Il faut bien l'admettre, je partais avec un a priori négatif de cet énième best seller pour ados mettant en scène une romance vampirique. La lecture de quelques pages de la traduction française ayant failli me rendre aveugle, je ne m'imaginais même pas le lire un jour. Puis l'on m'a prêté la version originale en pariant qu'arrivée au bout, je serai prise d'une irrésistible envie de lire la suite.
Il faut bien l'admettre là encore, les premiers chapitres furent presque une agréable surprise. Sans toucher au génie, le style clair et maitrisé présentait un personnage principal sympathique, à peu près crédible, loin de l'insupportable adolescente à qui tout réussit que l'on pouvait redouter.
Mais tout ça est balayé dès lors que Bella rencontre son vampire, voire dès lors que Bella entre au lycée où elle devient l'insupportable adolescente à qui tout réussit. Si le roman s'en était tenu à l'intégration de Bella à Forks, à sa relation en non dits (et plutôt bien décrite) avec son père, Twilight eut été un livre bien plus sympathique.
Au lieu de ça il sombre tout bonnement dans le ridicule, puisqu'une fois entrée dans l'univers douteux crée par Meyer (je vous laisse seuls juges : des vampires 'végétariens' qui jouent au base-ball, brillent au soleil - sérieusement - et vont toute leur vie se retaper éternellement le lycée), les réactions de Bella se font toutes aussi idiotes.
Je n'ai rien contre les histoires d'amour, mais ici la "fascination" me demeure incompréhensible, tant Edward est fade, plat, dépourvu de tout caractère autre que son irréelle beauté mentionnée un demi-milliard de fois dans le livre. Il est intéressant de constater que le personnage n'est d'ailleurs décrit que physiquement : ses mains parfaites, son visage d'ange, son corps de dieu grec (ses oreilles à la courbe enchanteresse et gnagnagna... à la cinquième évocation de son "haleine divine" on n'a même plus envie de rigoler...) mais qu'aucun trait de caractère psychologique n'est mentionné.
Dès lors impossible de s'intéresser à ce qui pourrait arriver au couple le plus morne de l'histoire de la littérature, mais pas d'inquiétude puisque il ne leur arrive absolument rien avant le dernier quart, qui condense toute l'action du livre dans une intrigue au dénouement ultra prévisible et donc sans la moindre once de tension. Avant cela, on n'a droit qu'aux états d'âmes contradictoires de Bella-la-girouette, somme toutes fort compréhensibles puisque le playboy aux mains froides est d'une inconstance totale, lui sauvant la vie dans les chapitres pairs et la traitant comme une lépreuse porteuse de la peste et de la grippe H1N1 dans les chapitres impairs.

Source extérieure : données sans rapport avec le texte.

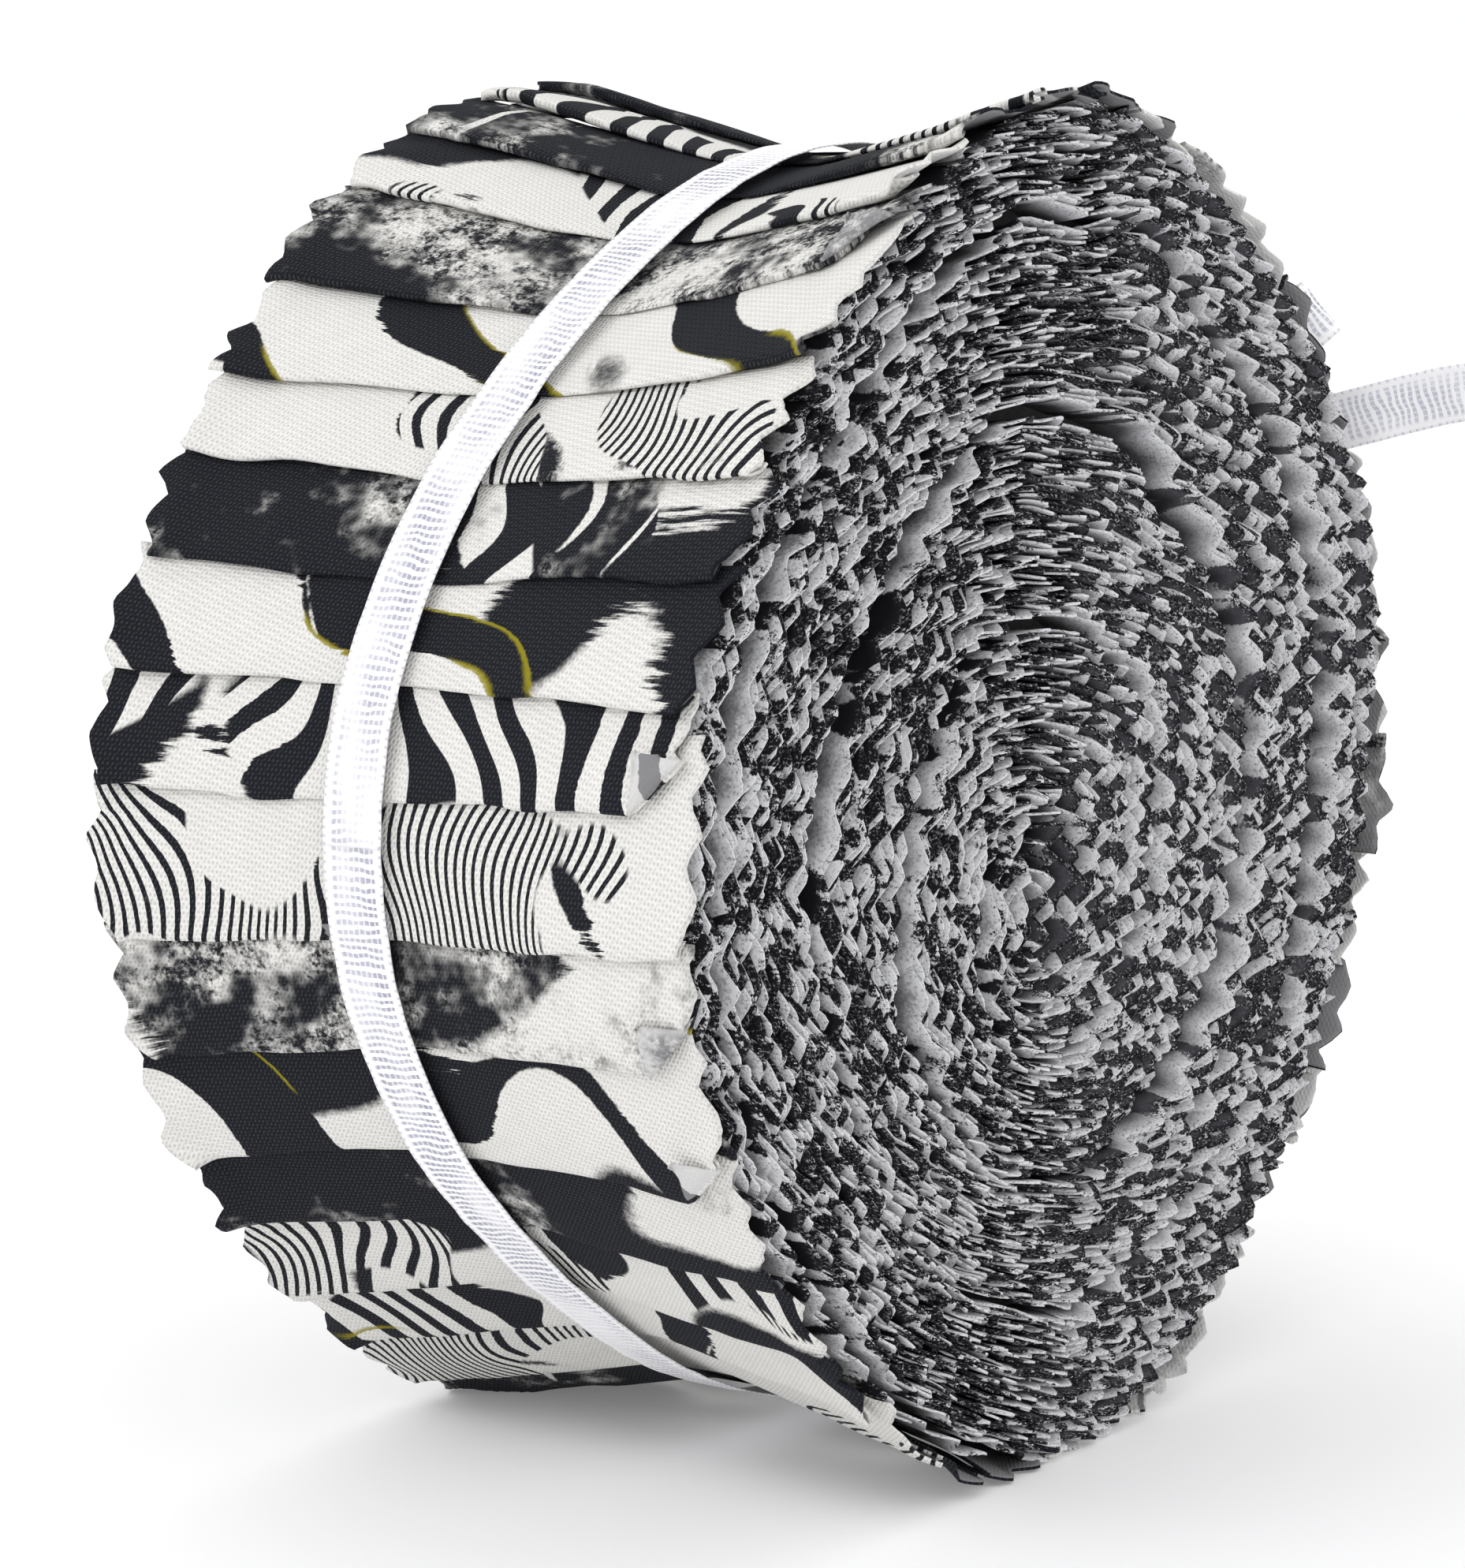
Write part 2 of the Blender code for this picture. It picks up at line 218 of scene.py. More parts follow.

Conséquence inéluctable : Twilight est un livre terriblement lent, sans aucun rythme, où l'héroine s'avère finalement être une pure Mary-Sue (et le héros le fantasme sexuel ultime de son auteur mormone) et où les personnages secondaires, qui pourraient apporter de l'intérêt, sont tous des faire-valoir (tant les copains de lycée de Bella que la famille aux dents longues d'Edward).
On pourrait passer outre les faiblesses scénaristiques, les personnages transparents, le manque d'histoire, et se dire qu'on a tous eu ados des lectures un peu simplistes. Sauf que derrière le tout se planque une métaphore moralisatrice et peu avenante des relations amoureuses.
Je n'ai pas pu m'empêcher tout au long de ma lecture de faire un parallèle avec le phénomène culturel vampirique qui marqua ma propre adolescence, à savoir la série Buffy de Joss Whedon. Chez Whedon, les vampires n'ont pas d'âme, chez Meyer, ils n'ont pas de personnalité. Chez Whedon, les jeunes adolescentes envoient gentiment promener le garçon / vampire qui les suit "pour leur bien" ("le harcèlement, ce n'est pas sexy") chez Meyer, elles trouvent charmant d'apprendre que le garçon / vampire (qu'elles ne connaissent pas) l'observe dormir dans sa chambre depuis 3 mois. Chez Whedon, enfin, la petite blonde fout des raclées à qui veut l'embêter, chez Meyer la fille se met en danger et attend que le prince vienne la sauver.
Que Twilight connaisse un tel succès en dépit de sa morne platitude, soit. Mais que des milliers d'ados du 21ème siècle soient 'fascinés' et nourris d'une telle vision des rapports hommes / femmes, c'est franchement plus dur à pardonner.